Task prompt
Only those lines running from the line that contains "# ## Softening the imported pieces" through the end of the material are to be written out, each exactly as shown.

━━━ Data excerpt ━━━

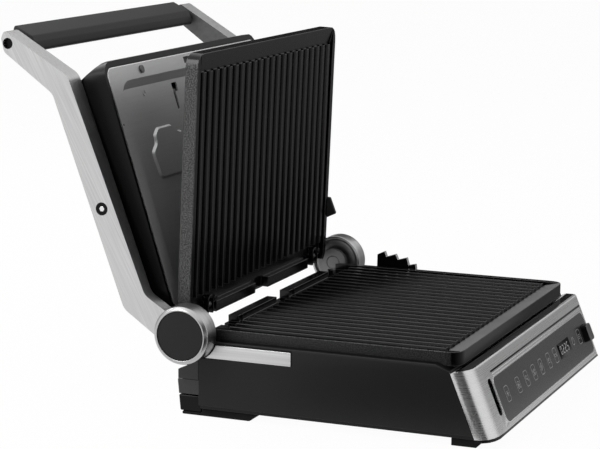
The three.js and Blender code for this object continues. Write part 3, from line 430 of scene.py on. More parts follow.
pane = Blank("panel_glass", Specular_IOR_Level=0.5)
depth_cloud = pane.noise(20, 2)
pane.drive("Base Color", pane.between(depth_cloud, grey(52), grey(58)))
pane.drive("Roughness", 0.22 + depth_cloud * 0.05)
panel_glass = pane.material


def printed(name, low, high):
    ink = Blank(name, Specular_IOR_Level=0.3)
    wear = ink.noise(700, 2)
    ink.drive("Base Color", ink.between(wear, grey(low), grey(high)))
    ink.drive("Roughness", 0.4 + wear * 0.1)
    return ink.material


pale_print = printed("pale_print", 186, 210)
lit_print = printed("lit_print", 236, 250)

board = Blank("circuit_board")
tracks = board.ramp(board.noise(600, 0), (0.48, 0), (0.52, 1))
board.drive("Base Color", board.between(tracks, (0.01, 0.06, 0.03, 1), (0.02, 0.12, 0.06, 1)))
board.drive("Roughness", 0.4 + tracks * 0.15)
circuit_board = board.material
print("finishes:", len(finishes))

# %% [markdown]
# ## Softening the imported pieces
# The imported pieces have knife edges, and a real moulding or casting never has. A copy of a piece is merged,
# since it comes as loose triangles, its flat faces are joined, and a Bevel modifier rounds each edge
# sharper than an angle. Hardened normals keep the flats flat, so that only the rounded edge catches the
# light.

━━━

Correct output
# ## Softening the imported pieces
# The imported pieces have knife edges, and a real moulding or casting never has. A copy of a piece is merged,
# since it comes as loose triangles, its flat faces are joined, and a Bevel modifier rounds each edge
# sharper than an angle. Hardened normals keep the flats flat, so that only the rounded edge catches the
# light.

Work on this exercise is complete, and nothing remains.